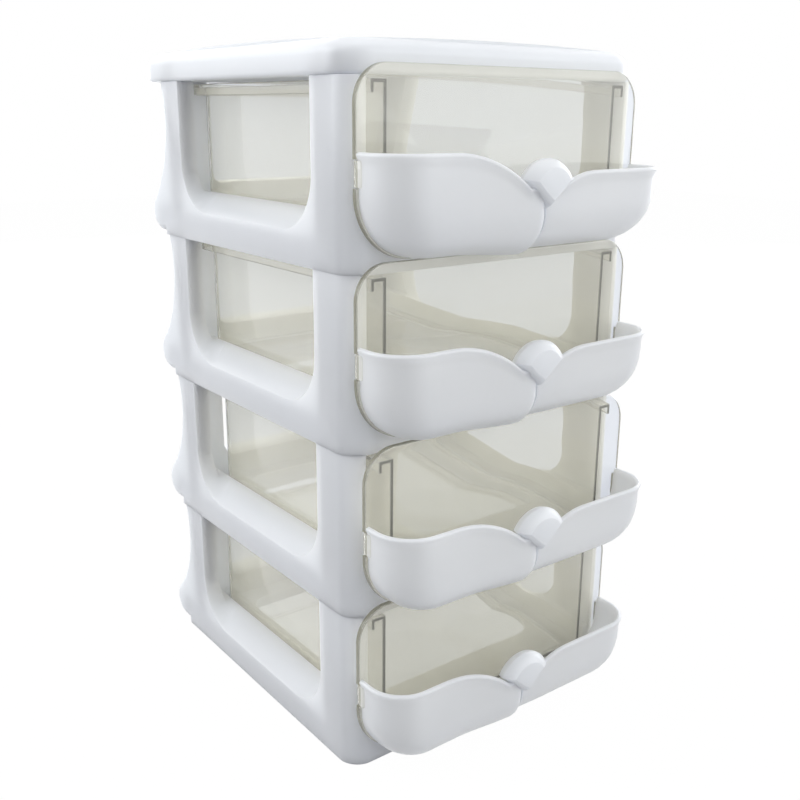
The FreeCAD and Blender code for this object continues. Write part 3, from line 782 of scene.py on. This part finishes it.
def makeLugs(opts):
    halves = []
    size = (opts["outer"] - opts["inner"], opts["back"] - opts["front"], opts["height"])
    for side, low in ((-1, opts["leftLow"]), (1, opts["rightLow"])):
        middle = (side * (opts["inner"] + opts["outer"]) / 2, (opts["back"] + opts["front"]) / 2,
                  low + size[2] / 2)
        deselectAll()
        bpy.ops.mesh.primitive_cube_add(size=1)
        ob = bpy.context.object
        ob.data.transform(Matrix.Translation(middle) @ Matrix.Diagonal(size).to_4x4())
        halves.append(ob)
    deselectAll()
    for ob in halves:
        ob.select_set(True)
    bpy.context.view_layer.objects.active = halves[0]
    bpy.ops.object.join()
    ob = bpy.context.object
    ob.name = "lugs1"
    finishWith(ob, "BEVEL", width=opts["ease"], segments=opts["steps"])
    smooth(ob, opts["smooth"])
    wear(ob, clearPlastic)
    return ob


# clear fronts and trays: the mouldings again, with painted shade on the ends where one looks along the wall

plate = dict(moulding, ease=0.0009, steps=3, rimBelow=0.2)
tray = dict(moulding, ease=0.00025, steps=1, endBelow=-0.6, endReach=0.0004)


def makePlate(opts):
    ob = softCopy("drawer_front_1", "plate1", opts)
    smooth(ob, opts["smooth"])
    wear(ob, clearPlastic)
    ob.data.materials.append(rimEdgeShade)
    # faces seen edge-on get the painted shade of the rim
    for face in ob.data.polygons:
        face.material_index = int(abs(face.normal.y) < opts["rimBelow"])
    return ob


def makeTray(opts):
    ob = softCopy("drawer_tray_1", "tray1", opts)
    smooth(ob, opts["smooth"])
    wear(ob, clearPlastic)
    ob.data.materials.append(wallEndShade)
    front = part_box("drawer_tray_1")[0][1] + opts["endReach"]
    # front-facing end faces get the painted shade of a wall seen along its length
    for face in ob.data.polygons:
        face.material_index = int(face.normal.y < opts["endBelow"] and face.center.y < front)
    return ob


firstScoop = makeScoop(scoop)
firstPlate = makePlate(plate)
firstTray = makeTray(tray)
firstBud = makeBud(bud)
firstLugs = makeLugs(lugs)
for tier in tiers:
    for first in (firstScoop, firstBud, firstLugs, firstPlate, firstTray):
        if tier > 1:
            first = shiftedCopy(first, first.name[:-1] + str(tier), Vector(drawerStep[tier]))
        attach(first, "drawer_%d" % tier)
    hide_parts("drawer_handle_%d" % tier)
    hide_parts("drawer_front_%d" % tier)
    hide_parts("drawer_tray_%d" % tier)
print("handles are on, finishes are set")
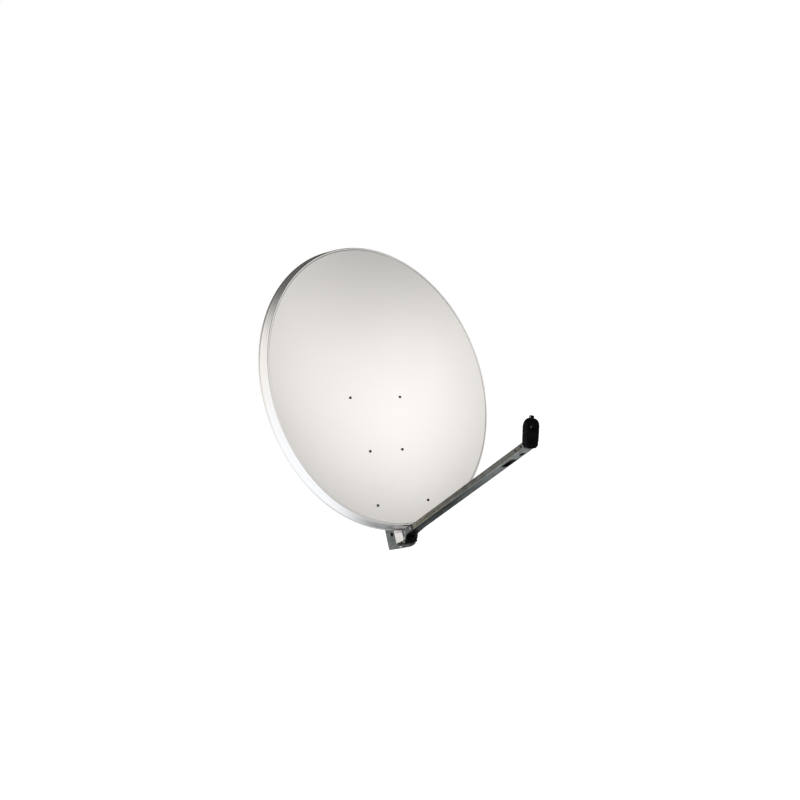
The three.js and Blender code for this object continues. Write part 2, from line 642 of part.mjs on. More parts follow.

====

_GIVEN INSTRUCTION_
All of the records must be repeated exactly.

_COMPLETE RESPONSE_
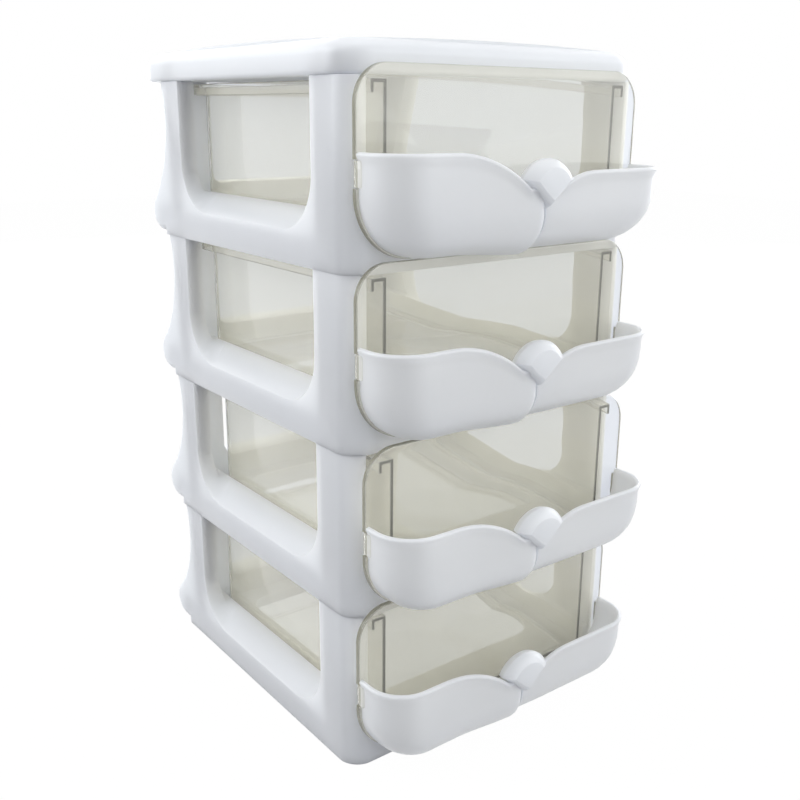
The FreeCAD and Blender code for this object continues. Write part 3, from line 782 of scene.py on. This part finishes it.
def makeLugs(opts):
    halves = []
    size = (opts["outer"] - opts["inner"], opts["back"] - opts["front"], opts["height"])
    for side, low in ((-1, opts["leftLow"]), (1, opts["rightLow"])):
        middle = (side * (opts["inner"] + opts["outer"]) / 2, (opts["back"] + opts["front"]) / 2,
                  low + size[2] / 2)
        deselectAll()
        bpy.ops.mesh.primitive_cube_add(size=1)
        ob = bpy.context.object
        ob.data.transform(Matrix.Translation(middle) @ Matrix.Diagonal(size).to_4x4())
        halves.append(ob)
    deselectAll()
    for ob in halves:
        ob.select_set(True)
    bpy.context.view_layer.objects.active = halves[0]
    bpy.ops.object.join()
    ob = bpy.context.object
    ob.name = "lugs1"
    finishWith(ob, "BEVEL", width=opts["ease"], segments=opts["steps"])
    smooth(ob, opts["smooth"])
    wear(ob, clearPlastic)
    return ob


# clear fronts and trays: the mouldings again, with painted shade on the ends where one looks along the wall

plate = dict(moulding, ease=0.0009, steps=3, rimBelow=0.2)
tray = dict(moulding, ease=0.00025, steps=1, endBelow=-0.6, endReach=0.0004)


def makePlate(opts):
    ob = softCopy("drawer_front_1", "plate1", opts)
    smooth(ob, opts["smooth"])
    wear(ob, clearPlastic)
    ob.data.materials.append(rimEdgeShade)
    # faces seen edge-on get the painted shade of the rim
    for face in ob.data.polygons:
        face.material_index = int(abs(face.normal.y) < opts["rimBelow"])
    return ob


def makeTray(opts):
    ob = softCopy("drawer_tray_1", "tray1", opts)
    smooth(ob, opts["smooth"])
    wear(ob, clearPlastic)
    ob.data.materials.append(wallEndShade)
    front = part_box("drawer_tray_1")[0][1] + opts["endReach"]
    # front-facing end faces get the painted shade of a wall seen along its length
    for face in ob.data.polygons:
        face.material_index = int(face.normal.y < opts["endBelow"] and face.center.y < front)
    return ob


firstScoop = makeScoop(scoop)
firstPlate = makePlate(plate)
firstTray = makeTray(tray)
firstBud = makeBud(bud)
firstLugs = makeLugs(lugs)
for tier in tiers:
    for first in (firstScoop, firstBud, firstLugs, firstPlate, firstTray):
        if tier > 1:
            first = shiftedCopy(first, first.name[:-1] + str(tier), Vector(drawerStep[tier]))
        attach(first, "drawer_%d" % tier)
    hide_parts("drawer_handle_%d" % tier)
    hide_parts("drawer_front_%d" % tier)
    hide_parts("drawer_tray_%d" % tier)
print("handles are on, finishes are set")
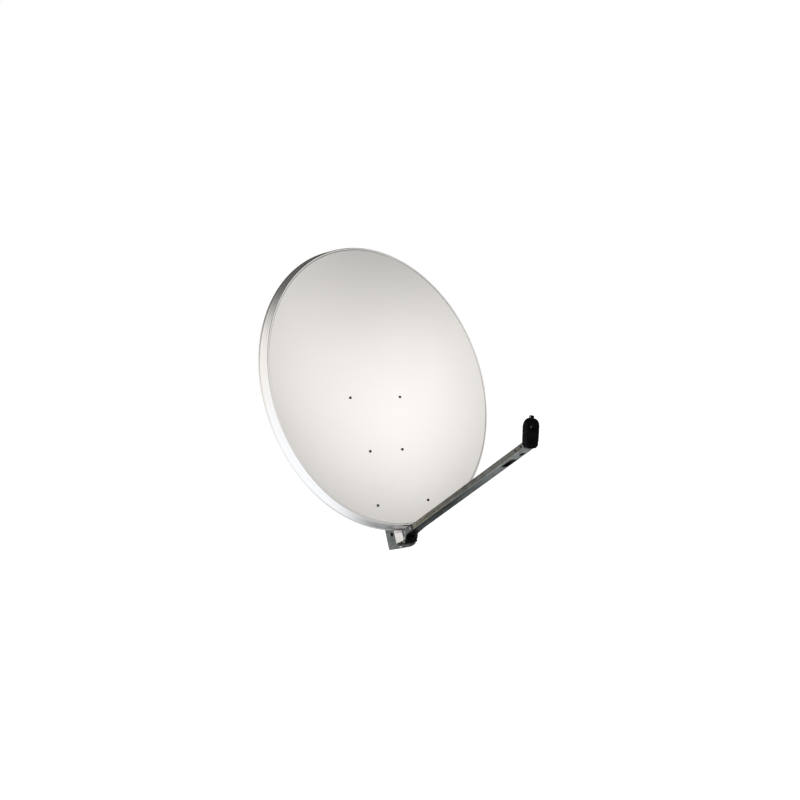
The three.js and Blender code for this object continues. Write part 2, from line 642 of part.mjs on. More parts follow.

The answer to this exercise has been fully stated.